Sprift is dashboard-first - built for human users searching individual addresses. It integrates with agent CRM systems like Dezrez and surveyor platforms like Surventrix, but these are workflow integrations rather than open API access. For any use case involving programmatic access or high-volume lookups, Chimnie's architecture is the better fit.
Pricing
and transparency
Chimnie publishes its pricing openly. Residential lookups cost £0.05 (Core), £0.10 (Plus), or £0.15 (Premium) per property on PAYG, with all 500+ attributes available at the top tier. Commercial lookups are £0.45 per property. There's a free tier for the AVM and address search.
Sprift's pricing isn't published online. It's structured as per-branch subscriptions, likely in the range of £100 to £300 per month depending on the package. Individual reports work out to roughly £1 to £3 each when amortised across typical agent usage. Chimnie's pay-per-lookup model suits technology teams running automated pipelines; Sprift's subscription suits agencies where a fixed monthly cost is easier to budget.
AI training data
Chimnie offers over one billion property images for AI model training, alongside structured property datasets built for machine learning. Sprift doesn't offer training data.

Chimnie property data API homepage
Where Sprift is stronger
Sprift wins on estate agent experience. If you run a high-street agency or a lettings operation, Sprift understands your workflow in a way that Chimnie doesn't attempt to. The dashboard is built for agents searching one address at a time, the reports are formatted for attaching to listings, and the Material Information tooling is directly relevant to the compliance pressure agents now face.
The per-branch pricing model is a practical advantage too. Agents don't have to worry about per-lookup costs or API rate limits. Everyone in the branch gets access, which means the data actually gets used rather than being gatekept behind one login.
Sprift's integration with agent CRM systems like Dezrez reduces friction. Data flows into the tools agents already use rather than sitting in a separate platform. For agents who've been spending two to three hours manually researching each property before listing it, Sprift's pitch of doing that in minutes is compelling - and the 13% reduction in fall-throughs gives it a quantifiable ROI that agents can point to when justifying the cost.
The company's built real credibility within the estate agency community over the past decade, and its partnership network through Kerfuffle and ICG reflects that standing.
Where Chimnie is stronger
Chimnie is stronger anywhere the requirement goes beyond property reports for listings.
Data breadth
is the most obvious difference - over 500 attributes per property versus roughly 300, with Chimnie's attributes including risk signals, structural details, and environmental factors that Sprift doesn't cover.
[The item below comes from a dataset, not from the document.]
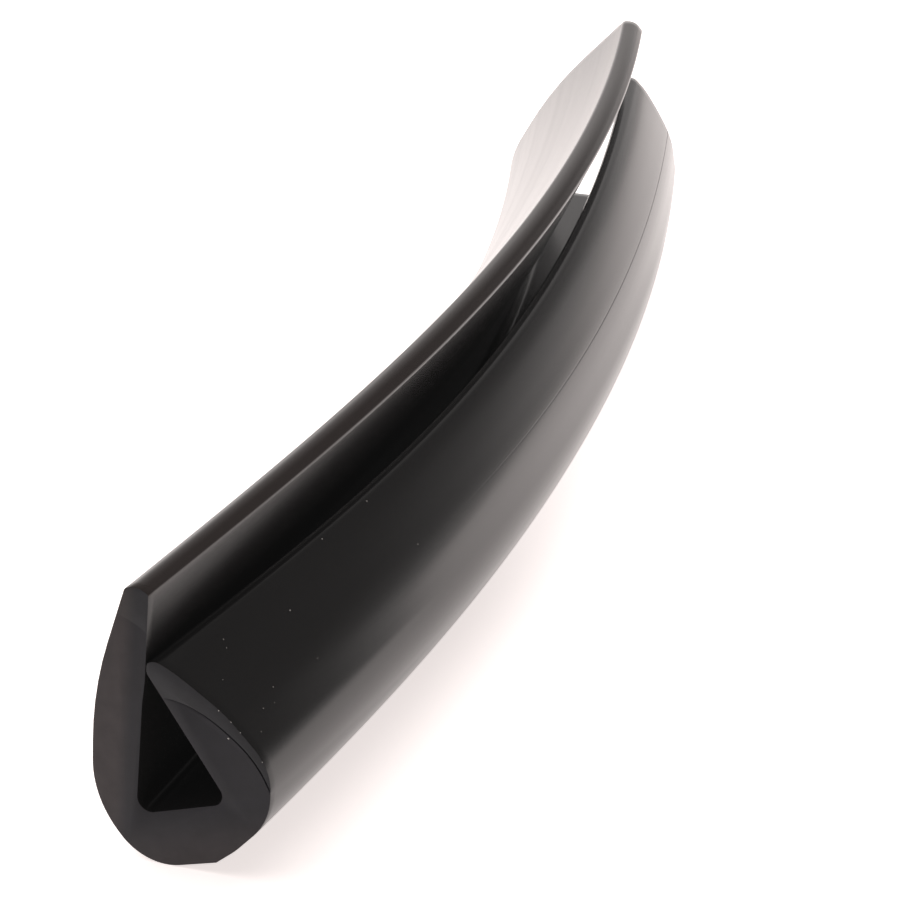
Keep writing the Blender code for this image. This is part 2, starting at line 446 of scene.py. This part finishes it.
# %% [markdown]
# ## Finishes
# Colours are written as sRGB hex, as a colour picker shows them, and one function turns them to linear. One
# helper adds a node with its settings and links, and another starts a finish with its shader. The nodes then
# read as a recipe, from top to bottom.

# %% The helpers that every finish uses


def linear(code):
    """sRGB hex colour as linear RGBA."""
    parts = [int(code[i:i + 2], 16) / 255 for i in (1, 3, 5)]
    return [part / 12.92 if part <= 0.04045 else ((part + 0.055) / 1.055) ** 2.4 for part in parts] + [1.0]


def add_node(tree, kind, links=None, inputs=None, **settings):
    """Adds a node, sets it up, and links its inputs from other nodes' outputs."""
    node = tree.nodes.new(kind)
    for name, value in settings.items():
        setattr(node, name, value)
    for name, value in (inputs or {}).items():
        node.inputs[name].default_value = value
    for name, output in (links or {}).items():
        tree.links.new(output, node.inputs[name])
    return node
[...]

The free AVM is a standout. There's no equivalent from Sprift or most other UK property data providers. UPRN-based lookups at zero cost, with separate listing and sale price models, give businesses a way to add property valuations without adding cost. For mortgage brokers, insurers, and portfolio managers who'd benefit from a valuation on every case, the economics are hard to argue with.
Chimnie's planning permission dataset is unique - no other single provider has ingested and standardised planning data from every UK local authority. For anyone building risk models or tracking planning trends at national scale, this is difficult to replicate elsewhere.
Rebuild cost estimates
with confidence intervals fill a specific insurance need that Sprift doesn't address. The same applies to the commercial property database - if your portfolio or client base includes non-residential property, Chimnie covers it and Sprift doesn't.
Pricing
transparency and API-first delivery are structural advantages for technology teams. Published rates, a free tier to test with, and documented REST endpoints mean you can evaluate Chimnie's data in days rather than weeks of procurement negotiation.
The consumer platform at chimnie.co.uk - with over 150,000 users - creates a feedback loop that most B2B data providers lack. Homeowners checking their own property details and flagging inaccuracies is ground-truth validation that subscription-only platforms can't easily replicate.
Who should choose which
Estate agents and letting agents should look at Sprift first. The product is purpose-built for agency workflows, the Material Information compliance tooling is directly relevant, and the reports are formatted for the job agents actually do. Chimnie's data is richer per property, but it isn't packaged for the daily work of listing and marketing homes.
Insurers, MGAs, and reinsurers should choose Chimnie. The risk scoring, rebuild cost estimates, AVM, and API delivery are all built around insurance underwriting and pricing workflows. Sprift doesn't serve this market.
Mortgage lenders and building societies will find Chimnie's AVM, property attributes, and risk data more relevant to their needs. Sprift's agent-focused tools don't map to lending decisions.
Proptech firms and data science teams need programmatic access to structured data at scale. Chimnie's API-first approach, published pricing, and training data products make it the practical choice. Sprift's dashboard-first model isn't designed for this kind of consumption.
Conveyancers and surveyors sit in an interesting middle ground. Sprift's shareable dashboards and Surventrix integration give it a foothold in surveying workflows, but firms needing structural risk data, rebuild values, or planning history will find Chimnie fills gaps that Sprift's reports don't cover.
Conclusion
Sprift and Chimnie serve different parts of the UK property data market with limited overlap. Sprift is a property report and compliance tool built for estate agents. Chimnie is a property data bureau built for insurers, lenders, and technology teams who need raw data at scale.
If you're an agent looking for Material Information compliance and listing reports, Sprift does that job well - and its track record in the agency community reflects nearly a decade of focus on that specific problem. If you need property valuations, risk data, rebuild costs, planning permissions, commercial property data, or API access to 500+ property attributes, Chimnie is where you should start.
For some organisations - particularly larger property services groups with both agency and analytics functions - using both makes sense. But for most buyers, the choice comes down to which problem you're actually trying to solve.